- Directions for this task
Extract all of the data and reproduce it precisely.

- Supplied data
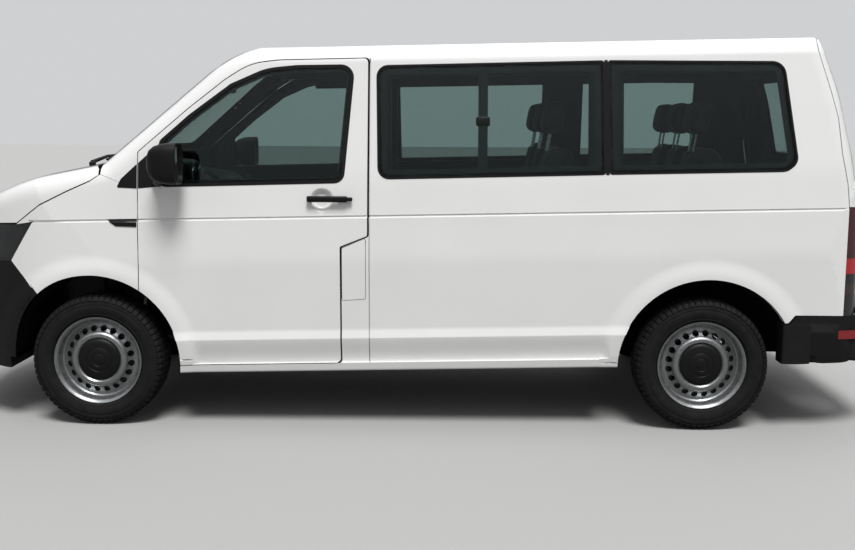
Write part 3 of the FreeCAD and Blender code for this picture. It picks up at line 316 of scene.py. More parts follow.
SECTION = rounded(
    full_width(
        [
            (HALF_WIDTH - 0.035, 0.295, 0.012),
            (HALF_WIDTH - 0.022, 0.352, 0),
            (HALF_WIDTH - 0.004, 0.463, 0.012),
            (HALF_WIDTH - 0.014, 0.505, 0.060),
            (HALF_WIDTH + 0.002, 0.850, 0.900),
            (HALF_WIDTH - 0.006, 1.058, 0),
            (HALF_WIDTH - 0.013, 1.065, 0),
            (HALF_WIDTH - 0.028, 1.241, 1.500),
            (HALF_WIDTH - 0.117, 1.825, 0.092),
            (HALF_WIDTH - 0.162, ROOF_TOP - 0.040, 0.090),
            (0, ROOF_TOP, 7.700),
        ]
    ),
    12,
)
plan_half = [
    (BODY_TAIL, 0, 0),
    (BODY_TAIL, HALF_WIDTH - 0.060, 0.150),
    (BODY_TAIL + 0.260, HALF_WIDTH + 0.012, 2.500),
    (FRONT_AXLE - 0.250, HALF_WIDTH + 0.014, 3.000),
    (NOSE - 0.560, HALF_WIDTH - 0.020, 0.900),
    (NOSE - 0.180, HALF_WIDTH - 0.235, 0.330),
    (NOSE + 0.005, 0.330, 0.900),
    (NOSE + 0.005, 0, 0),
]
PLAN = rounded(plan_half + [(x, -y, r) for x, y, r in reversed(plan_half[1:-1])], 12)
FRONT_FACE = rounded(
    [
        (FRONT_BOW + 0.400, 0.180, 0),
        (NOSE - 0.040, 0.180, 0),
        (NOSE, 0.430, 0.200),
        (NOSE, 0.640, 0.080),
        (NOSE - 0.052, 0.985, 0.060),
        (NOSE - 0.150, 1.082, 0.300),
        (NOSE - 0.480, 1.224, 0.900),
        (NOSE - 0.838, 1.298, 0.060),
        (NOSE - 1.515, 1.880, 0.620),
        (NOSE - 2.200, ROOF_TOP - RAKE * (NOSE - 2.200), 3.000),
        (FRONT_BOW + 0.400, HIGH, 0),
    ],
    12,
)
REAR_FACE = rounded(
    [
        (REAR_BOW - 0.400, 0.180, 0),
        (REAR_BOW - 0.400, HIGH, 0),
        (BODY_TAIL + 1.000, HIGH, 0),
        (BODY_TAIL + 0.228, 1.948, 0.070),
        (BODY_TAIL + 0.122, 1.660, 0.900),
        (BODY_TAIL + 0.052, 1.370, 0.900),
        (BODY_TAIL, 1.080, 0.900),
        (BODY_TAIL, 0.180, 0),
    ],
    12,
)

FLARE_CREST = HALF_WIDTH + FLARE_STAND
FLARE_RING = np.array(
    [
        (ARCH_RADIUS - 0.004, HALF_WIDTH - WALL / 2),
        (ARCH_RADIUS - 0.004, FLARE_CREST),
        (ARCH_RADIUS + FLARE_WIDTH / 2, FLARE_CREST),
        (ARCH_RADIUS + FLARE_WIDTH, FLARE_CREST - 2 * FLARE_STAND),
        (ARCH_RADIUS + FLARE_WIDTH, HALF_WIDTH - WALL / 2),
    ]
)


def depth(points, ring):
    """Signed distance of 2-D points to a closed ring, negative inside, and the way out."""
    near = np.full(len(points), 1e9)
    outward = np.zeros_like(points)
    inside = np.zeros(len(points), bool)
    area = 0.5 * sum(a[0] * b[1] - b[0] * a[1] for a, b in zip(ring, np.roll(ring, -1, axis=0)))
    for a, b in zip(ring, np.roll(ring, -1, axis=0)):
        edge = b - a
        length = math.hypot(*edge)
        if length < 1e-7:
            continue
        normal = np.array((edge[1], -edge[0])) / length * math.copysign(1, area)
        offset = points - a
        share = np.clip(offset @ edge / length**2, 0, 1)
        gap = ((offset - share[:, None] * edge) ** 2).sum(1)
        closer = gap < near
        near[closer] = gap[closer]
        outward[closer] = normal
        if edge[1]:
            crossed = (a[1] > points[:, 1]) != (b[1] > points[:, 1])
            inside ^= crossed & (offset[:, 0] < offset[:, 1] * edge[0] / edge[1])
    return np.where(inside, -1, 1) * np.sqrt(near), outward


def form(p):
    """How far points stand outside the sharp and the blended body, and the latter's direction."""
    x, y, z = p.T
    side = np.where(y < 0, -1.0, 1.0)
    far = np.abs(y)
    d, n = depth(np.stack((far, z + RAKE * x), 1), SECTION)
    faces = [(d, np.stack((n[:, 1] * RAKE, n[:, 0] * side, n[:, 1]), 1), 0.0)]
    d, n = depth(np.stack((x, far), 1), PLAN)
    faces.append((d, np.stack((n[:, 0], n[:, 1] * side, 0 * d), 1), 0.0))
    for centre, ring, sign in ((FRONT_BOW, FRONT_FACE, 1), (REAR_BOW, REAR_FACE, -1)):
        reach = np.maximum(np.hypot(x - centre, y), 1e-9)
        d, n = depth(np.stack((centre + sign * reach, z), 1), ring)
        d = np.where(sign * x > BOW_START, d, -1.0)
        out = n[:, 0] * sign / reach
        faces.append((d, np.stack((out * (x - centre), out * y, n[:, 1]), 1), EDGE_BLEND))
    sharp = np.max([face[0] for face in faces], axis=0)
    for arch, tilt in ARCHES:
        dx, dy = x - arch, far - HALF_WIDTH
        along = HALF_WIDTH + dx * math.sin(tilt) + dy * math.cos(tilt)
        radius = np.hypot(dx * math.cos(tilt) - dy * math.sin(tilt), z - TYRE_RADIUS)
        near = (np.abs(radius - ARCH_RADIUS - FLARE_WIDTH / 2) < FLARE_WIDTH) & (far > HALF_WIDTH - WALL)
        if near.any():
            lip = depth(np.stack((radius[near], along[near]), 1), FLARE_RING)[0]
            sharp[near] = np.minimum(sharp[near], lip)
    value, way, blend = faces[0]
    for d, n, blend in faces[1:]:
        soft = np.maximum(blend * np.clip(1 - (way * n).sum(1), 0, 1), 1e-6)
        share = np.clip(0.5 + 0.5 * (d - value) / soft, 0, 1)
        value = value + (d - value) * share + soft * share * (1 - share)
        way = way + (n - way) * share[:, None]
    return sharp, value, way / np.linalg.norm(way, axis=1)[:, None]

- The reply
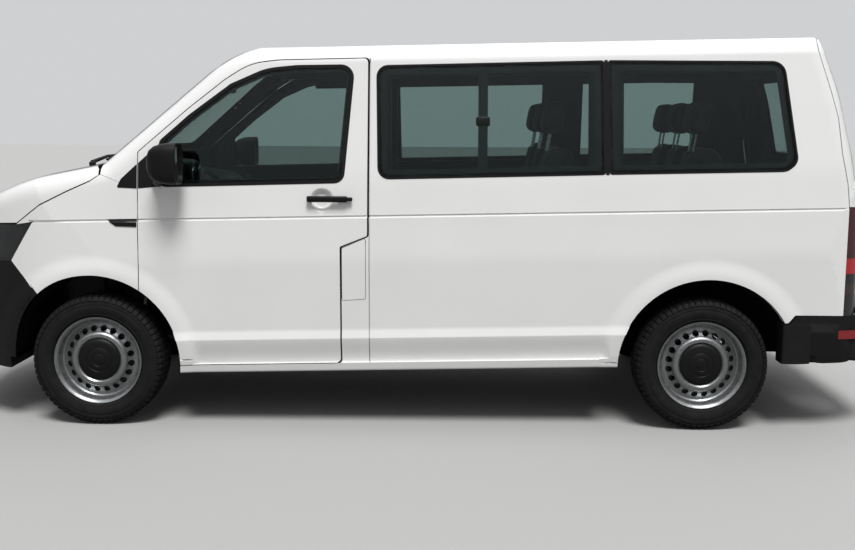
Write part 3 of the FreeCAD and Blender code for this picture. It picks up at line 316 of scene.py. More parts follow.
SECTION = rounded(
    full_width(
        [
            (HALF_WIDTH - 0.035, 0.295, 0.012),
            (HALF_WIDTH - 0.022, 0.352, 0),
            (HALF_WIDTH - 0.004, 0.463, 0.012),
            (HALF_WIDTH - 0.014, 0.505, 0.060),
            (HALF_WIDTH + 0.002, 0.850, 0.900),
            (HALF_WIDTH - 0.006, 1.058, 0),
            (HALF_WIDTH - 0.013, 1.065, 0),
            (HALF_WIDTH - 0.028, 1.241, 1.500),
            (HALF_WIDTH - 0.117, 1.825, 0.092),
            (HALF_WIDTH - 0.162, ROOF_TOP - 0.040, 0.090),
            (0, ROOF_TOP, 7.700),
        ]
    ),
    12,
)
plan_half = [
    (BODY_TAIL, 0, 0),
    (BODY_TAIL, HALF_WIDTH - 0.060, 0.150),
    (BODY_TAIL + 0.260, HALF_WIDTH + 0.012, 2.500),
    (FRONT_AXLE - 0.250, HALF_WIDTH + 0.014, 3.000),
    (NOSE - 0.560, HALF_WIDTH - 0.020, 0.900),
    (NOSE - 0.180, HALF_WIDTH - 0.235, 0.330),
    (NOSE + 0.005, 0.330, 0.900),
    (NOSE + 0.005, 0, 0),
]
PLAN = rounded(plan_half + [(x, -y, r) for x, y, r in reversed(plan_half[1:-1])], 12)
FRONT_FACE = rounded(
    [
        (FRONT_BOW + 0.400, 0.180, 0),
        (NOSE - 0.040, 0.180, 0),
        (NOSE, 0.430, 0.200),
        (NOSE, 0.640, 0.080),
        (NOSE - 0.052, 0.985, 0.060),
        (NOSE - 0.150, 1.082, 0.300),
        (NOSE - 0.480, 1.224, 0.900),
        (NOSE - 0.838, 1.298, 0.060),
        (NOSE - 1.515, 1.880, 0.620),
        (NOSE - 2.200, ROOF_TOP - RAKE * (NOSE - 2.200), 3.000),
        (FRONT_BOW + 0.400, HIGH, 0),
    ],
    12,
)
REAR_FACE = rounded(
    [
        (REAR_BOW - 0.400, 0.180, 0),
        (REAR_BOW - 0.400, HIGH, 0),
        (BODY_TAIL + 1.000, HIGH, 0),
        (BODY_TAIL + 0.228, 1.948, 0.070),
        (BODY_TAIL + 0.122, 1.660, 0.900),
        (BODY_TAIL + 0.052, 1.370, 0.900),
        (BODY_TAIL, 1.080, 0.900),
        (BODY_TAIL, 0.180, 0),
    ],
    12,
)

FLARE_CREST = HALF_WIDTH + FLARE_STAND
FLARE_RING = np.array(
    [
        (ARCH_RADIUS - 0.004, HALF_WIDTH - WALL / 2),
        (ARCH_RADIUS - 0.004, FLARE_CREST),
        (ARCH_RADIUS + FLARE_WIDTH / 2, FLARE_CREST),
        (ARCH_RADIUS + FLARE_WIDTH, FLARE_CREST - 2 * FLARE_STAND),
        (ARCH_RADIUS + FLARE_WIDTH, HALF_WIDTH - WALL / 2),
    ]
)


def depth(points, ring):
    """Signed distance of 2-D points to a closed ring, negative inside, and the way out."""
    near = np.full(len(points), 1e9)
    outward = np.zeros_like(points)
    inside = np.zeros(len(points), bool)
    area = 0.5 * sum(a[0] * b[1] - b[0] * a[1] for a, b in zip(ring, np.roll(ring, -1, axis=0)))
    for a, b in zip(ring, np.roll(ring, -1, axis=0)):
        edge = b - a
        length = math.hypot(*edge)
        if length < 1e-7:
            continue
        normal = np.array((edge[1], -edge[0])) / length * math.copysign(1, area)
        offset = points - a
        share = np.clip(offset @ edge / length**2, 0, 1)
        gap = ((offset - share[:, None] * edge) ** 2).sum(1)
        closer = gap < near
        near[closer] = gap[closer]
        outward[closer] = normal
        if edge[1]:
            crossed = (a[1] > points[:, 1]) != (b[1] > points[:, 1])
            inside ^= crossed & (offset[:, 0] < offset[:, 1] * edge[0] / edge[1])
    return np.where(inside, -1, 1) * np.sqrt(near), outward


def form(p):
    """How far points stand outside the sharp and the blended body, and the latter's direction."""
    x, y, z = p.T
    side = np.where(y < 0, -1.0, 1.0)
    far = np.abs(y)
    d, n = depth(np.stack((far, z + RAKE * x), 1), SECTION)
    faces = [(d, np.stack((n[:, 1] * RAKE, n[:, 0] * side, n[:, 1]), 1), 0.0)]
    d, n = depth(np.stack((x, far), 1), PLAN)
    faces.append((d, np.stack((n[:, 0], n[:, 1] * side, 0 * d), 1), 0.0))
    for centre, ring, sign in ((FRONT_BOW, FRONT_FACE, 1), (REAR_BOW, REAR_FACE, -1)):
        reach = np.maximum(np.hypot(x - centre, y), 1e-9)
        d, n = depth(np.stack((centre + sign * reach, z), 1), ring)
        d = np.where(sign * x > BOW_START, d, -1.0)
        out = n[:, 0] * sign / reach
        faces.append((d, np.stack((out * (x - centre), out * y, n[:, 1]), 1), EDGE_BLEND))
    sharp = np.max([face[0] for face in faces], axis=0)
    for arch, tilt in ARCHES:
        dx, dy = x - arch, far - HALF_WIDTH
        along = HALF_WIDTH + dx * math.sin(tilt) + dy * math.cos(tilt)
        radius = np.hypot(dx * math.cos(tilt) - dy * math.sin(tilt), z - TYRE_RADIUS)
        near = (np.abs(radius - ARCH_RADIUS - FLARE_WIDTH / 2) < FLARE_WIDTH) & (far > HALF_WIDTH - WALL)
        if near.any():
            lip = depth(np.stack((radius[near], along[near]), 1), FLARE_RING)[0]
            sharp[near] = np.minimum(sharp[near], lip)
    value, way, blend = faces[0]
    for d, n, blend in faces[1:]:
        soft = np.maximum(blend * np.clip(1 - (way * n).sum(1), 0, 1), 1e-6)
        share = np.clip(0.5 + 0.5 * (d - value) / soft, 0, 1)
        value = value + (d - value) * share + soft * share * (1 - share)
        way = way + (n - way) * share[:, None]
    return sharp, value, way / np.linalg.norm(way, axis=1)[:, None]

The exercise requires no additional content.